The results showed that the calibrated AquaCrop model can accurately simulate rice growth and yield under various climatic conditions, with a root mean square error of 0.71 t/ha, and a mean absolute error percentage of 7%. Sensitivity analysis results revealed a negative correlation between temperature change and yield, indicating that increased temperatures would lead to reduced yields. Moreover, a strong positive linear correlation was found between precipitation and rice yield (R²=0.97). Compared to temperature and precipitation, potential evapotranspiration showed a more significant impact on rice yield, making it a highly sensitive factor for rice production. Additionally, harvest time appeared a strong positive linear correlation to yield (R²=0.99).
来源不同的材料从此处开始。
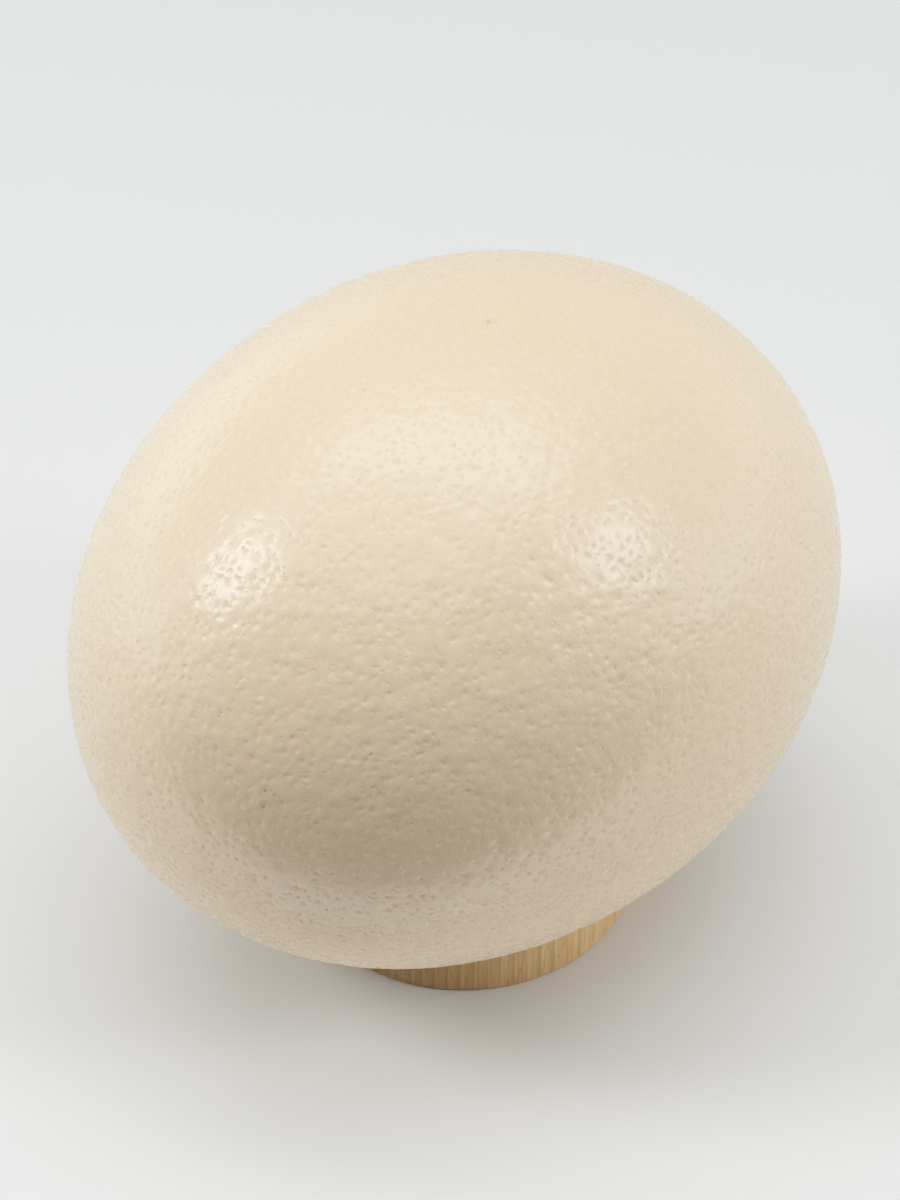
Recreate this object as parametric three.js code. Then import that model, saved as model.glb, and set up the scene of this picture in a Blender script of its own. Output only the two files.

During drought years, research found that increasing irrigation frequency can enhance yields effectively.

Under various climate change scenarios, the characteristics of drought and the rate of rice yield reduction do not consistently exhibit trends across different future periods. The ACCESS-ESM1-5 model predicts a higher probability of rice yield reduction under drought conditions, particularly under SSP370 and SSP585 scenarios, where the reduction probability approaches or reaches 100%. In contrast, the BMME model offers more conservative predictions of drought impacts, indicating lower reduction probabilities. Groundwater extraction for irrigation during critical water-demand periods for rice, such as the booting stage, can mitigate the impact of drought on rice yields. However, sustainable water resource management strategies must be strengthened.

In summary, the modeling approach employed in this study provides scientific evidence of the drought risks faced by rice yields under climate change. This approach supports the development of more effective water resource management and agricultural adaptation strategies to address potential future challenges and ensure food security.